The EU’s approach so far, paradoxically, has been closer to the Chinese – instead of easing the regulatory burden for everyone, the European administration prefers to prioritize certain sectors at the expense of others and create special regimes, such as for start-ups, small businesses and the like.
Although overall any removal of administrative burdens is welcome, it is preferable to do so on an equal footing, for all sectors and busiensses at the same time.
At present, the European administration is going in the opposite direction – towards the creation of more and more regulatory regimes in more and more areas, and then of exceptions to them.
However, the problem with implementing the “Chinese approach” in the EU is that none of its countries has the resources and strong control over the economy that allows it to work.
2) Financing
In most cases (especially in the US), innovative businesses rely primarily on market-based funding, whereas the work of the state apparatus is primarily not to interfere with them.
In the EU, however, there are far fewer opportunities to raise capital, venture investments are fewer and less risky, which often causes start-ups in Europe to be acquired by one of the US or Chinese giants (DeepMind and Skype are among the examples that come to mind).
Public funding cannot compete with risky private investments for at least two reasons – administrations (especially the European one) are unable to keep up with technological developments and prioritize accordingly and on time, and the granting of funding is accompanied by even more procedures, bureaucracy and costs for compliance with regulations that hamper the activity of technology companies.
3) Taxes and Subsidies
Tax policies in most European countries is far less business-friendly, whereas subsidizing priority areas further distorts competition and directs entrepreneurs to areas other than technology – agriculture, for example.
Recent examples include, on one hand, attempts to impose a tax on the Internet business, which, along with the American and Chinese giants, will hurt many smaller, local players and, on the other hand, the copyright directive that has intervened directly in the relationship between aggregators and content creators.
While the EU internal market is relatively free and competitive, it is rather protectionist toward foreign businesses, which in an otherwise highly open market, as the technological one, significantly harms competition.
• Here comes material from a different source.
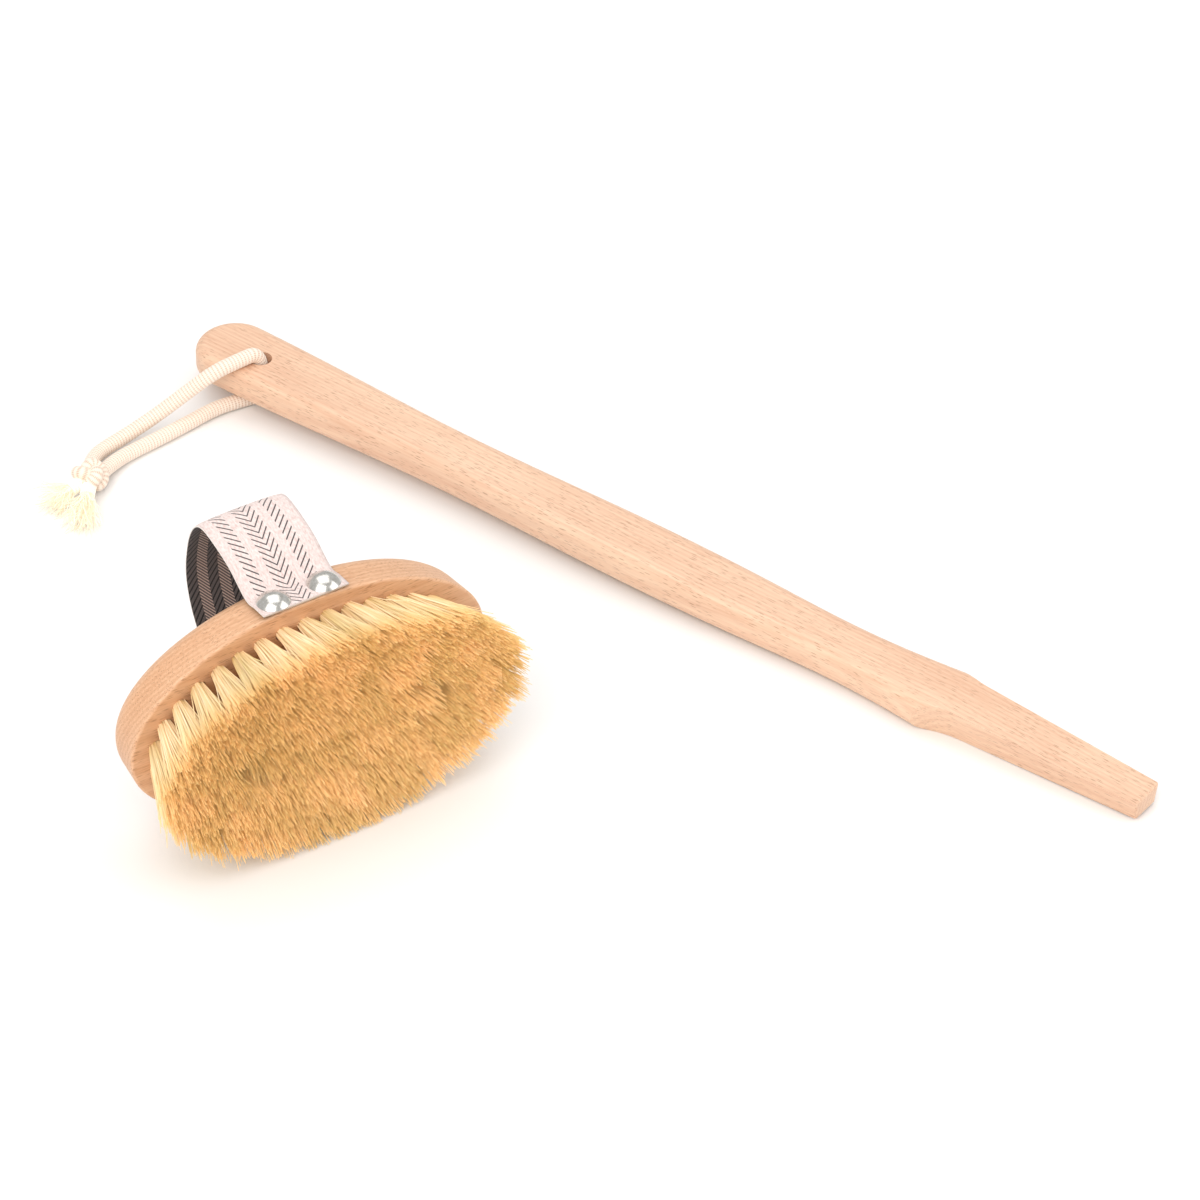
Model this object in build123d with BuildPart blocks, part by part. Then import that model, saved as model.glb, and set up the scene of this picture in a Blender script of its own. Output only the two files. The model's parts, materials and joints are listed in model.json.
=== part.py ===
from build123d import *
import os
from math import cos, pi, radians, sin, tan

os.makedirs("parts", exist_ok=True)

# A bath and body dry brush as it lies on a table, in millimetres, +Z up, table top at z = 0.
# The oval head lies on its long side with its bristles towards -Y and its hand strap above and behind.
# The detached handle lies beside it, with its tapered tongue at the near end and a cord at the far end.

# Head block
head_long = 122.0  # length of the oval
head_wide = 73.0  # width of the oval
head_thick = 17.5
wall_draft = 6.0  # the side wall leans in towards the back, degrees
back_round = 8.0
face_round = 0.8

# Where the head lies
head_x = -74.58  # centre of the bristle face from the origin
head_y = -33.72
head_z = 39.73
head_lean = 3.0  # the bristles point a little down, degrees

# Bristle tufts, each folded over a staple in its own hole
tuft_hole_r = 2.4
tuft_hole_deep = 7.0
tuft_root_r = 2.2
tuft_tip_r = 3.75
tuft_length = 22.5
ring_insets = (8.4, 15.4, 22.4)  # from the edge of the face, at the roots
ring_tip_insets = (2.4, 11.0, 19.3)  # the same at the tips, because the tufts fan out
ring_counts = (35, 29, 23)
core_rows = ((0.0, 7), (7.0, 5), (-7.0, 5))  # row offset and tufts in the row
core_pitch = 8.0
core_fan = 1.12  # how far the core fans out from root to tip
staple_wide = 3.6
staple_thick = 0.6
staple_high = 3.0
staple_in_wood = 1.5

# Hand strap and its studs
strap_wide = 29.0
strap_thick = 1.0
strap_gap = 0.1  # off the wall
strap_x = -1.1  # centre of the strap along the head
nailed_deep = 10.8  # how far behind the bristle face it lies flat on the walls
strap_loop = (  # from the upper wall over the back to the lower wall: across the head, behind the face
    (41.5, -20.5),
    (44.6, -31.0),
    (44.6, -37.5),
    (40.5, -42.0),
    (32.0, -45.4),
    (20.0, -47.0),
    (9.0, -44.6),
    (-2.0, -38.6),
    (-14.0, -32.4),
    (-26.0, -26.6),
    (-33.8, -19.0),
)
strap_stations = 60  # short flat stretches that make up the loop
stud_spacing = 17.0
stud_set_back = 4.6  # from the bristle face
stud_r = 5.2
stud_high = 2.8
stud_gap = 0.05  # off the strap
stud_shank_r = 0.8
stud_shank_long = 6.4
pilot_clear = 0.2  # the pilot hole is this much deeper than the shank

# Groove in the back of the head for the tongue of the handle
groove_deep = 7.5
groove_long = 66.0  # from the end of the oval
fit_gap = 0.2
cut_past = 1.0  # how far a cut runs out of the wood

# Handle
handle_long = 378.0
handle_thick = 12.0
handle_round = 4.0
grip_wide = 26.6
# width of the grip at distances from its end
grip_side = ((68, 23.2), (108, 20.8), (184, 23.2), (233, 21.2), (270, 19.0))
shoulder_at = 306.0
shoulder_wide = 24.4
scoop_long = 8.0  # the sides of the tongue curve out to the shoulder over this length
scoop_past = 2.0  # the scoop runs out past the shoulder's side by this
tongue_wide = 17.4  # wide face where the scoop ends
tongue_tip_wide = 13.0
tongue_drop = 3.4  # how far the wide face falls towards the tip
tongue_rise = 2.0  # how far the narrow face rises towards the tip
tongue_undercut = 12.0  # degrees
tip_round = 1.0
tip_clear = 5.0  # how far the cuts for the flanks run past the tip
hang_hole_at = 26.8
hang_hole_off = -2.0  # it was drilled a little to one side
hang_hole_r = 3.75

# Where the handle lies
grip_end = (8.56, 179.5)  # far end of the grip on the table
handle_yaw = 18.83  # away from -Y towards +X, degrees
grip_lift = 5.8  # the cord lies under the grip

# Hanging cord
cord_d = 5.0
cord_gap = 0.4  # from the handle's faces
cord_meets = 11.4  # height in the hole at which the two strands meet
cord_area = pi * (cord_d / 2) ** 2
knot_at = (-11.1, -73.2, 5.8)
knot_r = 6.5
knot_high = 11.2
fray_r = 4.0


def place(plane, x, y, z):
    """A point given in a plane's own coordinates."""
    return plane.from_local_coords(Vector(x, y, z))


def ring_edge(inset):
    """The oval line at an inset from the edge of the bristle face."""
    return Edge.make_ellipse(head_long / 2 - inset, head_wide / 2 - inset)


def tuft_places(ring):
    """Root and tip of each tuft of a ring, evenly spaced along it."""
    roots = ring_edge(ring_insets[ring])
    tips = ring_edge(ring_tip_insets[ring])
    count = ring_counts[ring]
    return [(roots @ (i / count), tips @ (i / count)) for i in range(count)]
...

In this sense, significant changes in the tax burden and opening up to the world market, combined with a reduction in subsidies for “priority” industries, would significantly improve the competitive environment between companies and, consequently, the achievements of the high-tech industry.
4) Education
Under no circumstances can it be claimed that EU countries, and especially in the Western part, offer poor quality education – on the contrary, the continent is home to many of the leading educational institutions in the world.
However, as far as STEM majors are concerned, most of the best colleges are in the US and, more recently, in East Asia; this, in turn, this has attracted the best talents in the field from the educational stage. The link between business and higher education is also important, and here the countries that lead technological development have well-established traditions in the creation and maintenance of common hubs and accelerators.
These allow academic achievements to be quickly transferred to the business, and vice versa – the business protects the academic activities and disciplines that are most valuable for its development.
5) Market Structure
The European market is far more fragmented, which means that IT businesses have a harder time reaching critical consumer and customer base. National borders and linguistic differences become a significant barrier to the growth of technology companies, and differences in legislation between the Member States create additional obstacles to it.
On the contrary, the countries of birth of the leading technology companies invariably have a wide and rather homogeneous market, which allows for the rapid distribution of the good and sought-after products (and, in the Chinese case, the possibility of creating a state-guaranteed monopoly).
6) Traditions and Entrepreneurial Culture
We can already reasonably claim that the high-tech industry is mature enough to have its own culture and traditions. There are clear reasons why Silicon Valley or Shenzhen are synonymous with high technologies – they are the place where entrepreneurs and businesses in this field have created their ecosystem, and accordingly attract those who want to break into the industry.
If European countries are to be competitive, they must make additional effort to create a better environment than the already existing in the abovementioned (and several more) places, in order to attract interest and be preferred by future technology entrepreneurs.
7) National Alternatives
Several European countries often try to create their own “national alternatives” that copy and localize already successful products and technologies. This model works relatively well in the Russian-speaking world (and especially its enclosed Internet space), but the EU is much more open to American and/or Asian technological influence.
As a result, attempts to create such local clones are usually unsuccessful, but only after significant (public) funding is channelled into them.
Conclusion
The above are just a few of the biggest reasons that will thwart the success of the giant public innovation fund.
Much deeper transformations are needed if the EU wants to be competitive in the technological field – both in regulations, tax regimes and subsidies, and in the entrepreneurial culture and in the relationship between business and higher education.